Las escenas dantescas aparecen mucho antes de llegar a Galle. Comienzan en Moratua, 20 kilómetros al sur de Colombo, donde ayer se prendían hogueras con los escasos restos dejados por el tsunami de cerca de mil chabolas, construidas en madera y uralita. La tragedia va in crescendo hasta Paiyágala, donde decenas de voluntarios se dedican a retirar los escombros del Colegio Católico de la Santa Cruz. Aquí la gran ola "mató sólo a 50 personas", dice Dananyie Yaratna, "porque los 70 niños matriculados estaban de vacaciones". Una barca fue a parar a mitad del patio del colegio derruido y en los cocoteros se enredaron las redes de pescar. Según Dananyie, sobre el lugar cayeron dos olas enormes.

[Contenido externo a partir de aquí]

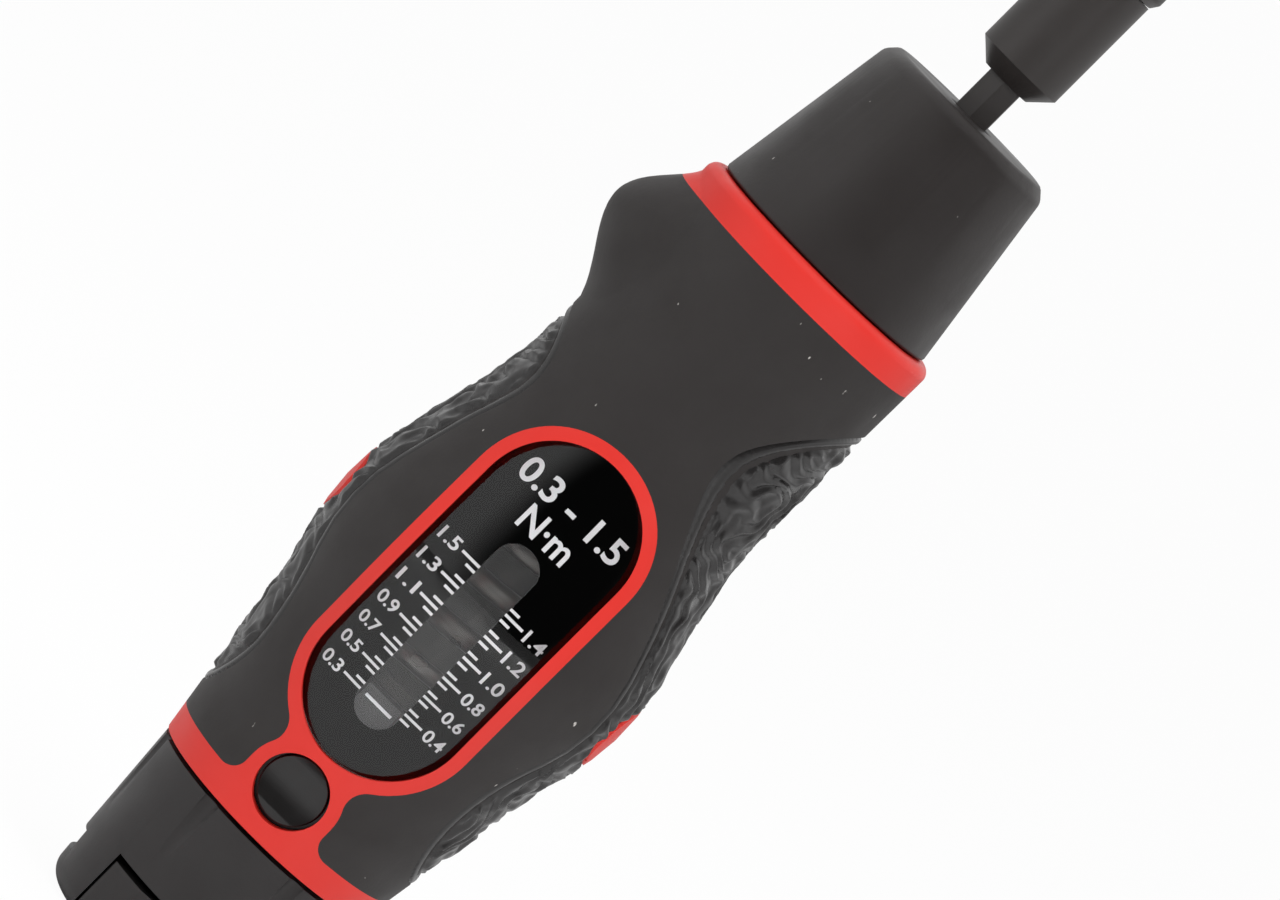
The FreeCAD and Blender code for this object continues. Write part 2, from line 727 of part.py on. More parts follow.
SHOULDER = "(%s + index_len - (%s))" % (INDEX, SCREW)
SCREW_LEN = "(%s + nut_travel + screw_over - (%s))" % (SPRING, SCREW)
FIXING_BORE = "fixing_len - knob_seat + fixing_tail"
screw_blank = turned("screw_blank", [
    ("fixing_r", "0"),
    ("shank_r", "0"),
    ("shank_r", SHOULDER),
    ("shoulder_r", SHOULDER),
    ("shoulder_r", SHOULDER + " + shoulder_len"),
    ("screw_r", SHOULDER + " + shoulder_len"),
    ("screw_r", SCREW_LEN + " - screw_chamfer"),
    ("screw_r - screw_chamfer", SCREW_LEN),
    ("0", SCREW_LEN),
    ("0", FIXING_BORE),
    ("fixing_r", FIXING_BORE),
], z=SCREW)
node(cut("setting_screw", screw_blank, shank_flat("screw_flat")))


def ring(label, inner, outer, length, z):
    """Turn a plain ring."""
    return turned(label, [(inner, "0"), (outer, "0"), (outer, length), (inner, length)], z=z)


node(ring("rear_bulkhead", "shank_r + run_gap", "tube_bore_r", "bulkhead_len", BULKHEAD))
node(ring("thrust_washer", "shank_r + run_gap", "washer_r", "washer_len", WASHER))
CLIP_R = "tube_bore_r + clip_bite"
rear_clip_blank = ring("rear_clip_blank", CLIP_R + " - clip_ring", CLIP_R, "clip_len", CLIP)
node(cut("rear_clip", rear_clip_blank, block("rear_clip_gap", "2 * clip_ring", "0", str(OUTSIDE), CLIP, BULKHEAD)))


def circle_sketch(body, label, circles):
    """Draw circles of (radius, distance towards the front) on a body's XY plane, tied to the sheet."""
    sketch = body.newObject("Sketcher::SketchObject", label)
    sketch.AttachmentSupport = [(origin_plane(body, "XY_Plane"), "")]
    sketch.MapMode = "FlatFace"
    for k, (radius, front) in enumerate(circles):
        sketch.addGeometry(Part.Circle(FreeCAD.Vector(0, -front, 0), FreeCAD.Vector(0, 0, 1), 1.0 + k), False)
        sketch.addConstraint(Sketcher.Constraint("PointOnObject", k, 3, -2))
        if front:
            dimension = sketch.addConstraint(Sketcher.Constraint("DistanceY", k, 3, -1, 1, float(front)))
            sketch.setExpression("Constraints[%d]" % dimension, sized("index_r"))
        else:
            sketch.addConstraint(Sketcher.Constraint("PointOnObject", k, 3, -1))
        dimension = sketch.addConstraint(Sketcher.Constraint("Radius", k, 1.0 + k))
        sketch.setExpression("Constraints[%d]" % dimension, sized(radius))
    sketch.Visibility = False
    return sketch


index_ring = doc.addObject("PartDesign::Body", "index_ring")
index_pad = index_ring.newObject("PartDesign::Pad", "index_ring_blank")
index_pad.Profile = circle_sketch(index_ring, "index_ring_face", [("shank_r", 0), ("index_r", 0)])
bind(index_pad, Length="index_len")
doc.recompute()
index_notch = index_ring.newObject("PartDesign::Pocket", "index_notch")
index_notch.Profile = circle_sketch(index_ring, "index_notch_face", [("notch_r", 1)])
index_notch.Type = 1
index_notch.Reversed = True
doc.recompute()
index_pattern = index_ring.newObject("PartDesign::PolarPattern", "index_notches")
index_pattern.Originals = [index_notch]
index_pattern.Axis = (index_notch.Profile[0], ["N_Axis"])
index_pattern.Angle = 360
bind(index_pattern, Occurrences="index_notches")
index_ring.Tip = index_pattern
doc.recompute()
full_ring = math.pi * (size("index_r") ** 2 - size("shank_r") ** 2) * size("index_len")
if index_ring.Shape.Volume > 0.95 * full_ring:
    raise RuntimeError("the index ring's notches cut nothing")
node(place(index_ring, z=INDEX))

# ---------------------------------------------------------------- mechanism tube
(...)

La segunda fue la que reventó todo.
La mañana del domingo es aprovechada por miles de esrilanqueses para ayudar a los damnificados. Les llevan ropa y alimentos y, sobre todo, colaboran en el desescombro. La tarea es ingente, la maquinaria escasea y casi todo se hace a mano, incluida la retirada de bloques de hormigón cuyo peso dificulta enormemente las labores. Es imposible hacerse una idea de cómo se trasladará y donde se dejará tanto escombro.
La llegada masiva de voluntarios también sume la carretera en un caos de tráfico y un embotellamiento agotador. El viaje de ida y vuelta cuesta 12 horas de paciencia aliñada por la conmoción que provoca el espanto, mientras miles de damnificados se acercan a la calzada a recoger lo que buenamente les traen sus compatriotas.
A lo largo de esta carretera de la muerte las únicas sonrisas proceden de los paneles publicitarios que, al estar perpendiculares al mar, se han salvado milagrosamente de la irascibilidad de las aguas. Bajo uno de ellos, en el pueblo de pescadores de Beruwala, el tsunami colocó una barca partida en dos. Muchas otras barcas fueron lanzadas un centenar de metros tierra adentro y los equipos de rescate han retirado al arcén un barco de considerable tamaño que, trasladado por las aguas a la mitad de la calzada, impedía el tráfico.
El avance por carretera parece una continua apuesta por lo más difícil. El mar se ha llevado un trozo de la laguna de Aludgama, que ha perdido su forma circular para adoptar la de un cruasán. En Cósgoda las olas fueron capaces de levantar algunas de las enormes piedras que pretendía liberar la carretera del embate de las olas y las lanzaron al otro lado de la calzada como si fueran cáscaras de nuez.
El puente de hierro de Ambalanga se lo tragó el océano y una cuadrilla de operarios dirigida por el oficial técnico Munasinghe da Silva se afana en colocar el nuevo para que hoy pueda abrirse al tráfico este tramo de carretera. Mientras tanto, se accede a Galle por las carreteras del interior, en las que ayer la policía limitó el tráfico a los que tuvieran una misión concreta: ayuda humanitaria y periodistas, pero a los curiosos los mandó de vuelta para evitar el colapso total del tráfico en la zona.
Después de tanta destrucción, el verde suave de los arrozales del interior, el perfume de sus papayas, mangos y árboles de la fruta de la pasión, de la canela y el caucho amortiguaban el impacto emocional de tanta desgracia.